Matador lessons?
I don't remember if I asked this before, but does anyone know where I might be able to sign up for matador lessons?
I tried a couple of places, but it turns out that a lot of the places selling so-called matador lessons are just karate studios trying to capitalize on the popularity of bull fighting. They claim they know how to fight bulls, but they just dress up in pyjamas and kick at each other's groins. That's not bull fighting at all. I have seen bull fighting and it is not even close to that sort of thing.
The fact of the matter is that I need to learn the following: moving about like a matador, battling with red capes, and stabbing live beef-based mammals. I need to learn these for specific reasons. For those with ethics who are opposed to violence against animals for sport: I will NOT use these new matador powers to harm actual animals. I need these powers for honorable reasons and will not abuse these powers by actually fighting against bulls or any similar species.
I need them for my new project, as I am writing a pilot for a 1-hour dramatic TV series that focuses on me and my abilities as a matador. It is a historical period drama set in the year 2014 and it is called CRAZY BACON LEGS: MATADOR FOR HIRE! It is a television program that will showcase me fighting crime, saving communities, teaching people to walk, enriching the poor, etc. through the use of my matador abilities and detective skills. I already have numerous ideas for episodes that will form the basis of the show.
These include:
NEW YORK MIDNIGHT JITTERS: A Minotaur is terrorizing New York City and the chief of police can only call on one hero to save the day: the greatest detective/matador in all the land, Crazy Bacon Legs! Will Crazy Bacon Legs be able to defeat a creature that is only HALF cow?! (The other half is human) Can his old chum Rico learn to walk again? And how did a Minotaur get to New York City in 2014 when they are believed to be extinct?
L.A. CATTLE DAZE - A gang of aggressive cattle is terrorizing Los Angeles, and the mayor can only call on one person to save the day: expert matador and extreme urban explorer, Crazy Bacon Legs! Can Crazy Bacon Legs learn to fight bulls in an URBAN environment before it's too late?! Will plucky little Timmy learn how to walk again? Can the city be saved before it plunges into the ocean as foretold by legend?

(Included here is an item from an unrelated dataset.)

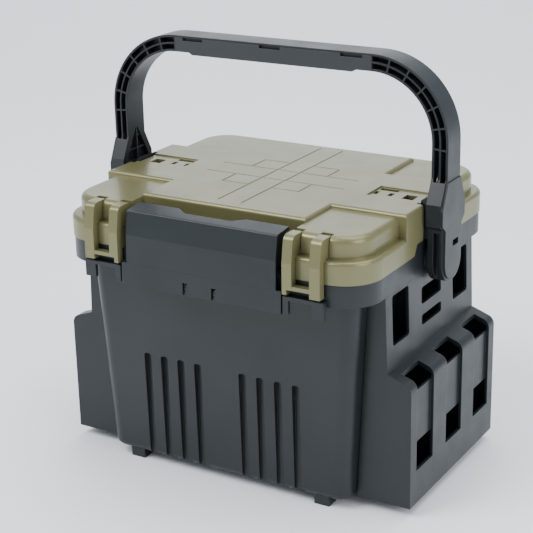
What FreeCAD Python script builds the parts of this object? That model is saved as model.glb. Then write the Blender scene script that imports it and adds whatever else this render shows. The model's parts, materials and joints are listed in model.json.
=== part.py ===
"""Fishing seat box: a hard tackle box with a seat lid, a swing handle, side pockets and three latches.

Millimetres, +Z up, front towards -Y, origin on the floor under the middle of the box.
"""
import FreeCAD
import Part
import Sketcher
import math
import os
import re

# Driving dimensions: one list per group, each size written once.
SIZES = {
    "tub": [
        ("foot_height", 8.2), ("foot_length", 13), ("foot_width", 12), ("foot_x", 87), ("foot_y", 86),
        ("tub_base_x", 111), ("tub_base_y", 95.5), ("tub_top_x", 121.4), ("tub_top_y", 99.5),
        ("tub_corner", 12), ("wall", 2.6), ("tub_edge", 5),
        ("rim_under", 176.5), ("rim_top", 193.8), ("rim_x", 134.9), ("rim_y", 115.8), ("rim_corner", 29.5),
        ("rim_plate", 5), ("rim_skirt", 3), ("notch_wall", 1.4),
        ("groove_first", 20.6), ("groove_pitch", 15.9), ("groove_width", 6.8), ("groove_depth", 3.6),
        ("groove_top", 99.4), ("groove_bevel", 1.5),
    ],
    "side frame": [
        ("frame_y", 79.5), ("pocket_x", 156.5), ("pocket_inner_x", 136.6), ("pocket_inner_top", 116),
        ("pocket_outer_top", 109), ("pocket_edge", 8), ("frame_top_x", 134.6), ("frame_skin", 2.5),
        ("slot_width", 29.5), ("slot_pitch", 54), ("slot_bottom", 36), ("slot_inner_x", 143),
        ("apron_bottom", 58), ("apron_top", 101), ("apron_thick", 2), ("apron_lap", 3),
        ("divider", 2), ("window_low", 134.5), ("window_high", 174), ("window_near", 40.5),
        ("window_far", 68.5), ("window_bevel", 1.6),
        ("mid_half", 17.8), ("mid_low", 133.3), ("bar_low", 141.5),
        ("bar_high", 150.5), ("mid_high", 164),
        ("shoulder_top_y", 27.5), ("shoulder_base_y", 32), ("shoulder_top", 202),
        ("tower_y", 12), ("tower_inner_x", 130.8), ("tower_top", 232), ("tower_fall", 3.4),
        ("pivot_z", 184), ("boss_radius", 13), ("boss_face_x", 138.4), ("notch_gap", 0.5),
    ],
    "lid": [
        ("lid_gap", 0.3), ("lid_over", 0.8), ("lid_wall", 3), ("flange_top", 211.5), ("flange_round", 3),
        ("tier_inset", 7), ("tier_corner", 25), ("plateau_top", 227.7), ("tier_round", 5),
        ("lid_top", 230.6), ("lid_round", 2.6), ("mid_y", 47), ("centre_x", 73),
        ("centre_front", 87.5), ("centre_back", 98.5), ("bay_wall", 99.5), ("bay_thick", 2.2),
        ("bay_ledge", 216), ("notch_x", 129.8), ("notch_y", 17.6), ("rib_depth", 7), ("rib_thick", 2),
        ("rib_place", 36), ("line_depth", 0.4), ("line_width", 1.6), ("line_x", 10.5),
        ("line_far_x", 35), ("line_end_x", 63), ("line_mid_y", 4), ("line_y", 12.5), ("line_far_y", 34),
        ("line_front", 75), ("line_back", 90),
        ("recess_depth", 1.2), ("recess_inner_x", 85), ("recess_half", 13), ("strap_hole_in", 2),
        ("strap_hole_out", 17.5), ("strap_hole_front", 6.5), ("strap_hole_back", 12), ("peg_hole", 3.8),
        ("peg_hole_in", 1), ("peg_hole_out", 13.6), ("peg_hole_front", 4.9), ("peg_hole_back", 2.7),
        ("clip_hole_in", 27), ("clip_hole_out", 36.5), ("clip_hole_front", 7), ("clip_hole_back", 4),
        ("hinge_y", 120.6), ("hinge_z", 195.6), ("hinge_x", 63), ("knuckle_radius", 3.5),
        ("knuckle_length", 8), ("knuckle_gap", 0.4), ("knuckle_arm", 2.4), ("knuckle_root", 11),
        ("lid_knuckle_root", 8), ("hinge_pin_radius", 1.6),
    ],
    "side latches": [
        ("bar_inner_x", 72.9), ("bar_inner_width", 8), ("bar_outer_x", 95.5), ("bar_outer_width", 8.7),
        ("latch_pin_y", 107), ("latch_pin_z", 221.7), ("latch_end", 6), ("latch_pin_radius", 1.5),
        ("latch_low", 183.6), ("latch_gap", 0.45), ("latch_face", 123.6), ("latch_bend", 207.6),
        ("latch_bend_y", 123.3), ("latch_shoulder", 120), ("latch_round", 5), ("cross_low", 187.5),
        ("cross_high", 190.5), ("leg_width", 3.6), ("seat_floor", 2.6), ("seat_cheek", 4),
        ("bracket_x", 72.4), ("bracket_width", 33.7), ("bracket_top", 181.5), ("bracket_low", 168),
        ("bracket_face", 121.8), ("bracket_plate", 3), ("bracket_leg_in", 4.6), ("bracket_leg_out", 9.7),
    ],
    "front latch": [
        ("panel_half", 66.5), ("panel_foot_half", 71), ("panel_top", 225.8), ("panel_low", 167),
        ("panel_step", 184.5), ("panel_wall", 2.6), ("panel_round", 1.5), ("panel_foot_out", 0.7),
        ("lip_rear", 100), ("lip_rise", 1.7), ("lip_cut_half", 20.5), ("lip_cut_wide", 30), ("lip_cut", 7),
        ("panel_bend", 207), ("panel_face_top", 117.4), ("panel_face_bend", 120.5),
        ("panel_face_low", 122.3), ("gusset_drop", 8), ("gusset_bend_y", 110), ("gusset_top_y", 105),
        ("ear_x", 12.8), ("ear_thick", 3), ("panel_axis_y", 116), ("panel_axis_z", 171.5),
        ("ear_radius", 4.8), ("panel_pin_radius", 1.5), ("panel_knuckle", 3.4), ("panel_pin_in", 4),
        ("ear_slot_gap", 0.5),
    ],
    "handle": [
        ("arm_outer_x", 152), ("arm_thick", 13.2), ("arm_half", 11.5), ("grip_top", 340),
        ("bend_outer", 63.6), ("bend_inner", 50.4), ("flare_high", 250), ("flare_low", 232),
        ("flare_half", 20.6), ("flare_end", 215), ("boss_half", 16.8), ("tongue_half", 14.8),
        ("tongue_x", 152.8), ("tongue_base_x", 151), ("channel_in", 143.6), ("channel_out", 148.4),
        ("channel_top", 209), ("hub_radius", 10), ("axle_radius", 5), ("axle_in_x", 127.7),
        ("axle_out_x", 149), ("axle_collar", 8), ("axle_collar_thick", 2.4), ("running", 0.06),
        ("skin", 1.8), ("cell_depth", 8.5), ("cell_rib", 1.4), ("cell_end", 247), ("rib_step", 16),
        ("cover_half", 88.4), ("cover_wall", 2.2), ("cover_gap", 0.15), ("grip_skin", 3),
        ("bulge_half", 75), ("bulge", 1.8), ("bulge_slope", 3), ("cover_slot_drop", 2.6), ("cover_slot_length", 18.6),
        ("cover_slot_step", 71.2), ("hole_y", 4), ("hole_z", 198), ("hole_length", 10.2),
        ("hole_height", 4.8), ("web_apex", 257), ("web_low", 218), ("web_half", 16.5),
        ("web_depth", 4.5),
    ],
    "tray": [
        ("tray_gap", 0.6), ("tray_step", 3), ("tray_lip", 1.8), ("tray_lip_thick", 2),
        ("tray_wall", 2), ("tray_depth", 42), ("tray_front", 6), ("tray_corner", 16),
        ("tray_long_rib", 30), ("tray_cross_rib", 62),
    ],
    "screws": [
        ("screw_radius", 2), ("screw_head", 4), ("screw_head_thick", 2), ("screw_length", 9),
        ("screw_z", 124), ("screw_y", 68), ("screw_seat_wall", 1.8), ("screw_seat_deep", 4),
        ("screw_boss", 4.5),
    ],
}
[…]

THE BANFF BISON BANDIT CAPER - In a very special episode, a small but dastardly herd of Bison is terrorizing Banff National Park and its innocent citizens. Can a vacationing Crazy Bacon Legs discover how to use his matador powers on BISON before the park explodes? Will special guest star Samantha Palmino, Jr. learn to walk again? In discovering the core of his powers, Crazy Bacon Legs may even save the PLANET from nefarious Bison! This very special episode also teaches children about the dangers of internet dating.

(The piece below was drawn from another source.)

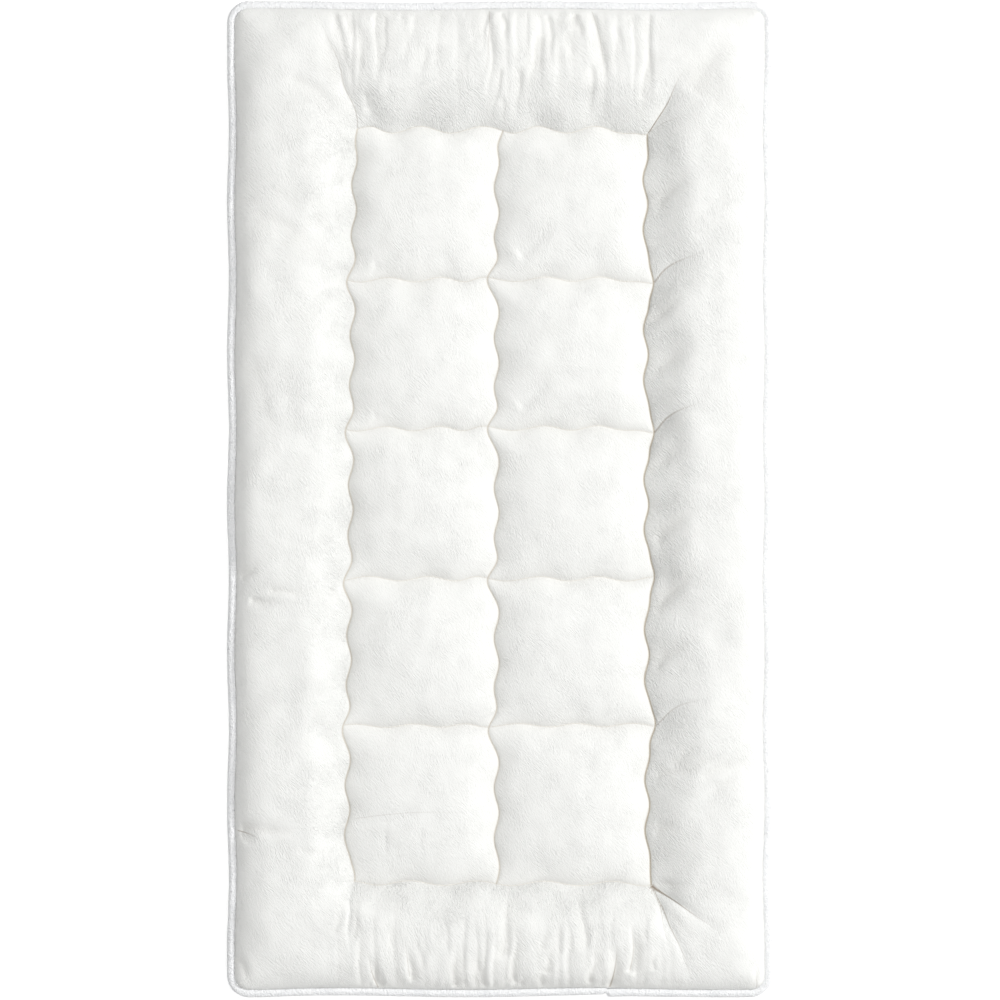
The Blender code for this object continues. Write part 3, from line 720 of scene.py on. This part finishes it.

There are a lot of episodes I have thought up and I will be doing my own stunts, as well as fighting a menagerie of deadly beasts like cows, Minotaurs, water buffalo, wildebeest etc. ALL VIOLENCE AGAINST CATTLE WILL BE SIMULATED. These will be done through stunts, camera tricks, and careful planning/negotiation with highly trained animals.
It will be a thrill ride for the senses, and I fully expect people will eagerly anticipate the next exhilarating episode while talking about last week's adventure over the water cooler or internet or dance class. There will be clapping and cheering and hooting. It will be a social force for good. I have a lot of the script ideas done already, but I really need these lessons. The show practically writes itself, and I can't imagine ever running out of show ideas.
So if you run a matador school, or give private lessons, or know a high level black belt in matadoring, please let me know. It's important that this comes together if the pilot episode is ever going to get off the ground. As a teaser:
PILOT - Crazy Bacon Legs is a normal human male, until he receives the powers of a MATADOR at the Calgary Stampede. When a REAL stampede occurs at the Stampede, only Crazy Bacon Legs and his newfound powers can possibly save the Stampede from the stampede! Will the Stampede continue? Will the stampede be stopped? Will Crazy Bacon Legs succeed? Will the Reverend Percy Johnson learn to walk again?! Can the time vortex be closed before reality collapses?
This will be a gore and violence-filled family-oriented drama with many one liners and catchphrases that can be easily printed on t-shirts. I guarantee Emmy awards and many TV and feature film spin-offs (CRAZY BACON LEGS: MATADOR ON THE MOON; CRAZY BACON LEGS: MATADOR IN THE AMAZON; CRAZY BACON LEGS: UNDERSEA MATADOR, etc.).
Also, let me know if you own a TV network. I would like to give this to the world soon.